Another specific case of habits is a situation when a LSP is using some non-specialized tool like CRM, and then tests TBMS, and tries to use TBMS as CRM, completely ignoring other functions of the system. Of course in that case you won’t like TBMS, as it has less CRM features. It’s like buying a car, and use it as a carriage for horses, of course normal carriage is better if you still use horses. So you ought to have open mind if you want to use it effectively.
Concerns about the costs of licenses for a Translation Business Management System (TBMS) may initially deter LSPs from adopting such systems. This hesitation, however, overlooks the primary purpose of a TBMS: to reduce the number of hours your team spends on management tasks, thereby cutting down on salary-related expenses.
To put this into perspective, consider a simple calculation: divide the monthly license cost of the TBMS by the hourly salary of your management staff. For instance, if the license costs €70 per month and you're paying an hourly rate of €30 (this is a hypothetical figure for illustration), the system becomes cost-effective if it saves just 2.5 hours per employee each month. In reality, a fully utilized TBMS is likely to save significantly more time.
Moreover, it's not just about saving the time of your staff; it's also about the valuable time of the CEO. A TBMS provides a comprehensive overview of the company's operations, generates detailed reports, and streamlines decision-making processes. By investing in a TBMS, you're not just paying for a software license; you're investing in a tool that can enhance the overall efficiency and productivity of your business, especially at the management level.

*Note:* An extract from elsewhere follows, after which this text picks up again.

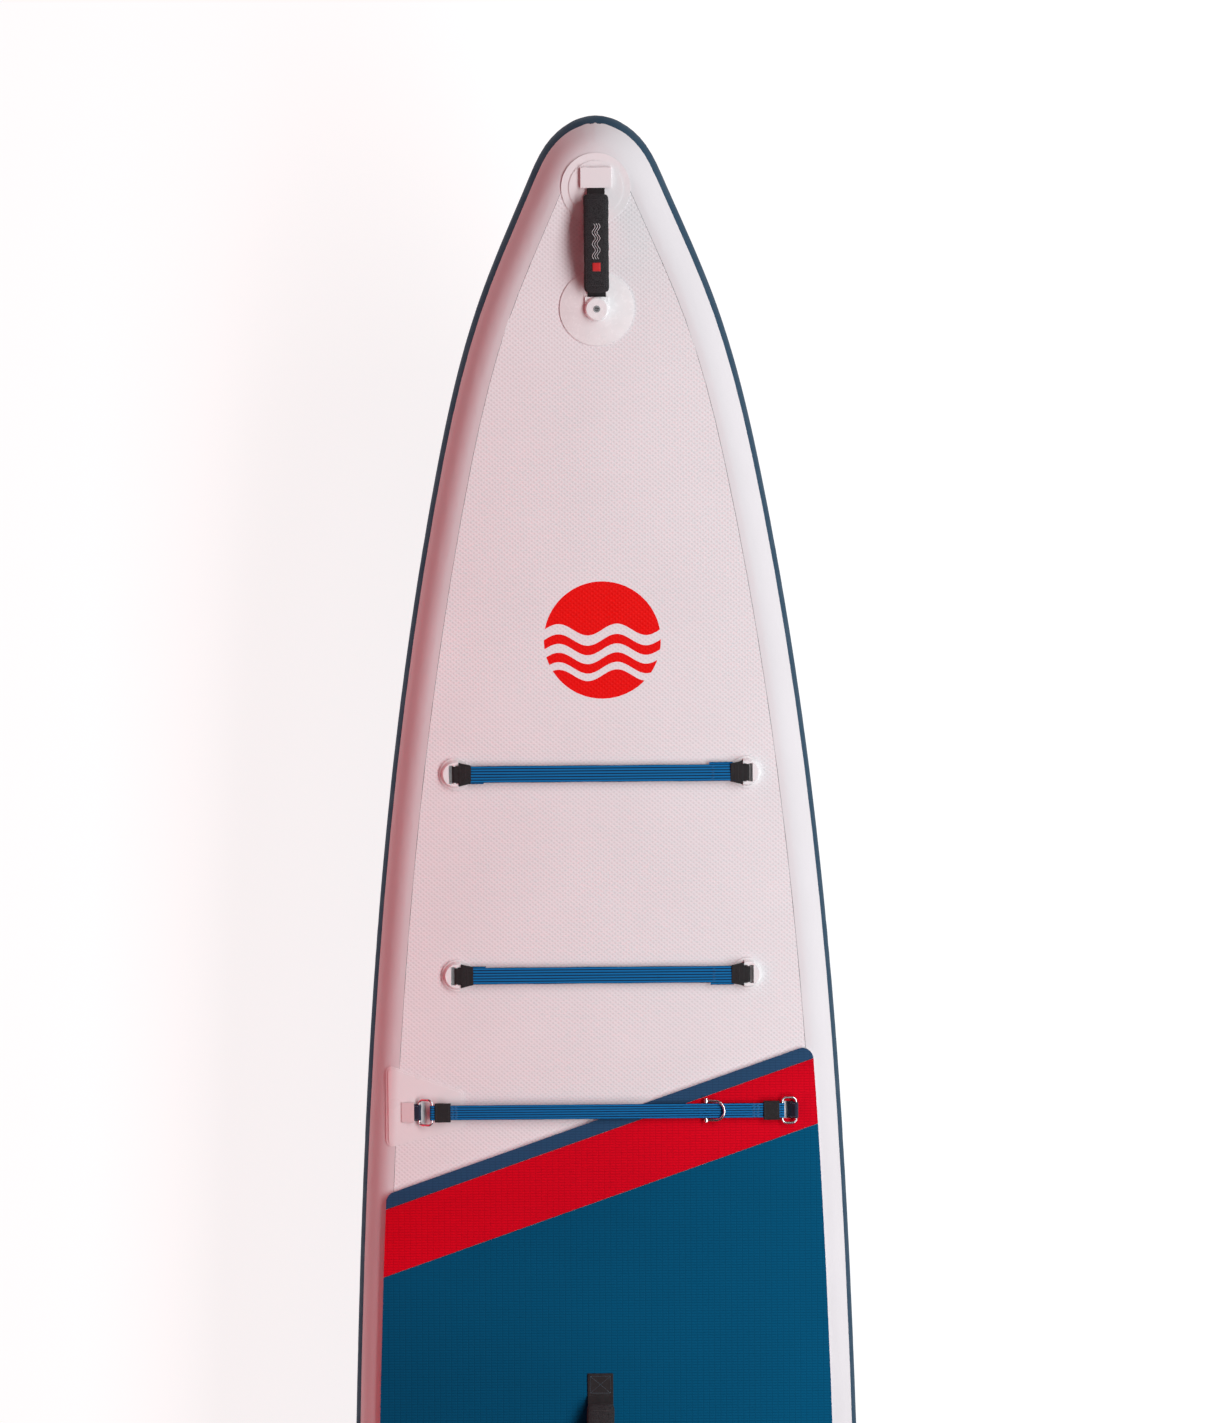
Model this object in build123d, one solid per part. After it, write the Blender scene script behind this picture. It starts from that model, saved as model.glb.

Looking for the perfect match…
Every Language service provider (LSP) company is unique, and if you did not make its processes strictly according to some MBA course instructions, you’ve probably invented your own bicycle. You have some “special” clients that want you do the job only in the way they want, you may have some unique corporate culture ranging from family-like team to strict hierarchy system, you may have some specific market and work within some jurisdiction that demands you to do things no one else in the world does.
It all makes your internal processes unique, ant in attempt to automate them, no TBMS system will be 100% match. Some features will be redundant; some will be missing. And it’s the hard truth about matching LSP with TBMS. But here is a simple rule: find the one that suits better than other. If a TBMS automates 80% of your processes, that means you have only 20% of them left not automated, and that’s a great relief already. You may think about the remaining part later.
So that being said, remember a few things:
- Learn about new technologies, TBMS included. The fact that you could run your business without this knowledge does not mean you may still be competitive tomorrow.
- If you have understanding that TBMS will help your business, but struggle to overcome your habits and habits of your team, you have to make a push to get out of this vicious circle. You know yourself better, so use the trick that works.
- Every expense in business should be considered as investment, so when thinking if TBMS worth its money, try to figure out how much time working hours it saves, including your own hours.
- Find the most suitable Translation business management system, do not search perfect match. It will help with 80% problems, and you’ll have to deal with 20% only.